No meio desse processo todo, acabamos postergando a troca do CRM. Meses depois, eu tive que buscar os nomes das duas finalistas no Google e cliquei em anúncios de cada uma. Olha lá eu perdido no meio do funil! Para o pessoal do marketing digital a minha conversão na plataforma escolhida acabou sendo definida como anúncio no buscador (como acontece com a maioria das vendas hoje em dia).
Esse processo errático de compra acaba bagunçando a teoria organizada e fluida do funil de vendas linear, seja com a forma de uma gravata borboleta ou um círculo. A jornada de compra do usuário, seja B2B ou B2C, é cada vez mais difícil de prever e controlar. Primeiro porque o consumidor está se acostumando a se auto educar sobre os produtos e serviços que deseja. Se a marca não consegue dominar esse processo de educação, já perde relevância pelo caminho. E, segundo, porque a experiência do produto cada vez mais conta na decisão de compra. O consumidor sai testando tudo que pode nesse processo de auto-educação. Isso significa que boa parte do processo de venda acontece após a aquisição do consumidor como usuário da experiência. Isso serve para o ambiente digital, mas também para o ambiente físico. A loja física “adquire” o cliente assim que ele entra pela porta.
Pensar na jornada de compra ao invés da jornada de venda.
Acredito que todos estes modelos contribuem muito para organizar processos e times. Unicórnios nasceram baseados nestes modelos de funil de vendas! Porém estes modelos ainda orientam mais o processo de venda do que o processo de compra, como o meu exemplo da aquisição do software CRM.

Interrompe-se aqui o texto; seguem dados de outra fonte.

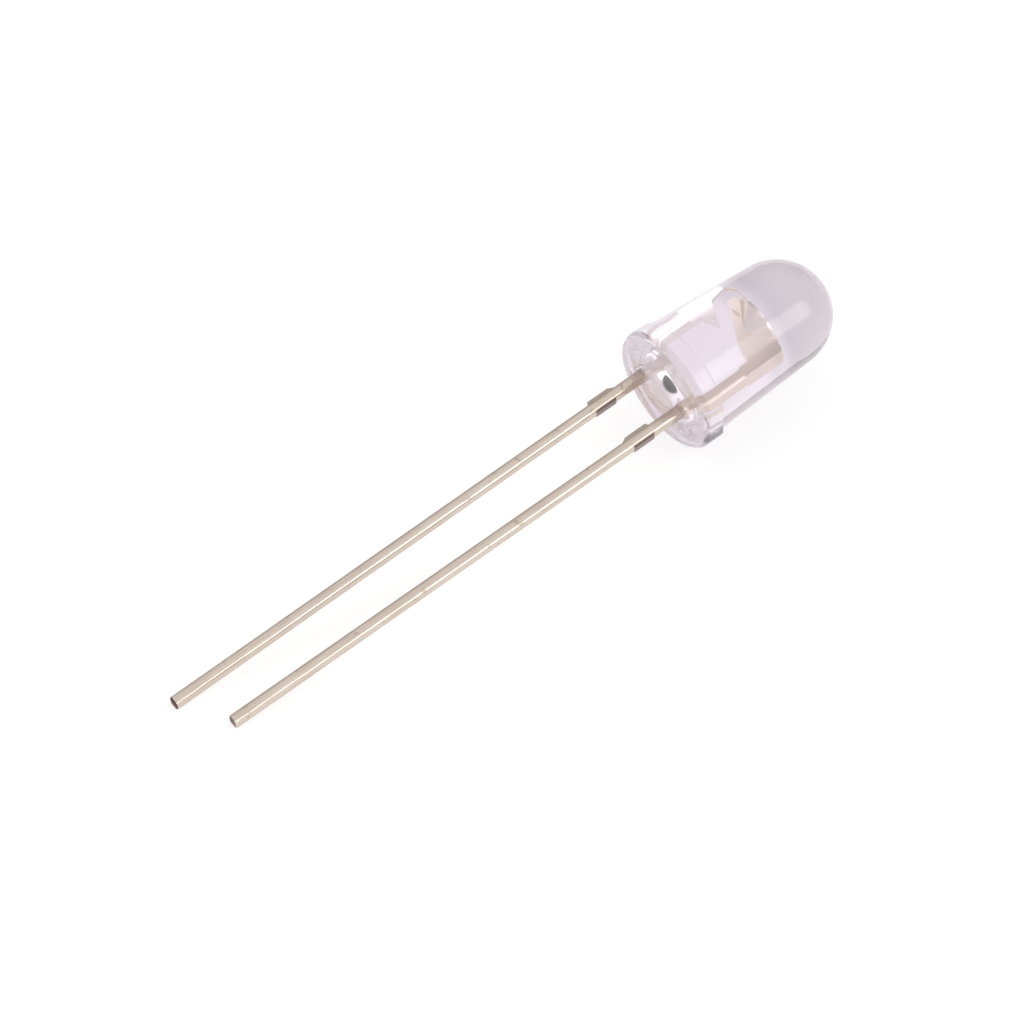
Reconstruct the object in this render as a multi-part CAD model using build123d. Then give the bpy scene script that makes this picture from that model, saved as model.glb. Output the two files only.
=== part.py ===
"""Water-clear 5 mm through-hole LED, lying at rest on its flange and its two lead tips.

Every piece is drawn in the lamp's own frame: z runs from the back face towards the dome, x runs
across the two leads from the long one to the short one, and y is square to the flat lead frame.
The finished pieces are then laid down together. Lengths are millimetres, angles are degrees.
"""
import os
from math import acos, asin, atan2, cos, hypot, radians, sin, sqrt, tan

from build123d import *

# moulded clear body
flange_radius = 2.92
flange_height = 1.1
flange_back_round = 0.32
flange_front_round = 0.14
flange_offset_x = 0.04  # the rim sits a little off the lamp's axis, as on the photographed one
flange_offset_y = 0.03
body_base_radius = 2.76
dome_radius = 2.48
dome_centre_height = 6.45
flat_margin = 0.04  # the cathode flat lies this far outside the body's foot
dish_radius = 2.27  # the back face sank a little as the epoxy cured
dish_depth = 0.12
meniscus_height = 0.30
meniscus_width = 0.22

# two square leads, stamped with the anvil and the post from one strip
lead_pitch = 2.54
strip_thickness = 0.50
lead_width = 0.50
lead_corner = 0.13
lead_end_chamfer = 0.05
anode_length = 25.2  # back face to tip
cathode_length = 23.9
lead_skew = 1.1  # the lead frame leans this far towards the short lead inside the body
lead_toe_in = 0.28  # each lead bends this far towards the other one

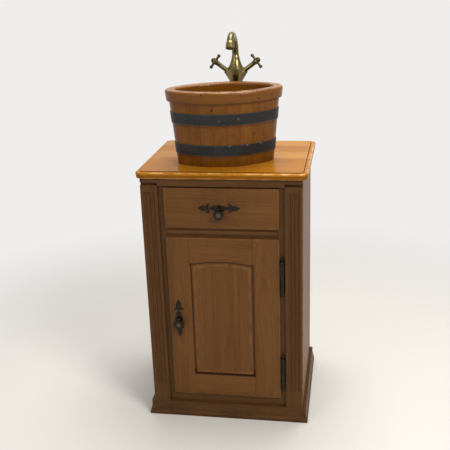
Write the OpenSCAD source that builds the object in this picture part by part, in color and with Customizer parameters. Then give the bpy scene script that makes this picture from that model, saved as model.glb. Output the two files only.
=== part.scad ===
// Oak washstand: a small cupboard with one drawer and one arched-panel door, an oval staved tub
// as its basin, and a tall brass mixer tap with two cross handles standing behind the tub.
// Millimetres. Z is up and the front faces -Y. The origin is on the floor, under the middle of
// the whole piece. Inside the modules y = 0 is the face of the front frame, and stand_back()
// carries that face to its place in the frame of the whole piece.

/* [Heights, from the floor up] */
// Height of the plinth
plinth_h = 48; // [40:1:90]
// Rail showing between the plinth and the door
foot_gap = 31; // [10:1:40]
// Height of the door over its lip
door_h = 531; // [440:1:620]
// Rail showing between the door and the drawer front
rail_gap = 30; // [26:1:50]
// Height of the drawer front over its lip
drawer_h = 123; // [100:1:150]
// Gap between the drawer front and the frieze
frieze_gap = 5; // [3:0.5:10]
// Height of the frieze under the worktop
frieze_h = 23; // [14:1:40]

/* [Carcass] */
// Width across the side panels
carcass_w = 476; // [474:1:500]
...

Um modelo que representa melhor este processo onde o poder de decisão está totalmente nas mãos do consumidor é este do livro Blueprints for a SaaS Sales Organization: How to Design, Build and Scale a Customer-Centric Sales Organization:
Levar em consideração o tempo dedicado em cada etapa do processo ajuda a modelar melhor os recursos e esforços em cada etapa. O momento de educação muitas vezes recebe menos recursos de conteúdo do que o momento de descoberta. Afinal, o desenho da boca do funil tradicional é maior do que o resto. O momento de expansão também é outro que recebe pouca atenção, quando a área de Customer Success não é considerada como parte do time de receita.
Outro ponto importante que este modelo de jornada de compra ataca é a integração de dados com clientes entrando de forma desordenada. Geralmente os softwares são integrados de forma linear, conforme a direção do funil. Por isso, a integração de dados precisa prever esses movimentos em todas as direções.
Como é o funil da experiência?
Os modelos de aquisição de clientes na era digital estão cada vez mais apontando para entrega de valor o mais rápido possível. A busca por apropriação de dados torna o trabalho muito mais fácil quando o prospect entra para a propriedade da empresa. Assim, reduz a “recompra” de leads, conforme já mencionei neste artigo.
O Wes Bush, autor do livro Product-led Growth, propõe essa visão: à esquerda o modelo tradicional e, à direita, o modelo baseado na entrega de experiência o mais rápido possível.
O que este modelo não mostra é o que acontece após a integração. Cada produto tem características específicas e únicas. O que impede ter um modelo fixo de jornada. É preciso desenvolver novos conceitos de conversão de clientes e aplicar lá dentro. É o desafio para quem pretende evoluir seu funil de vendas.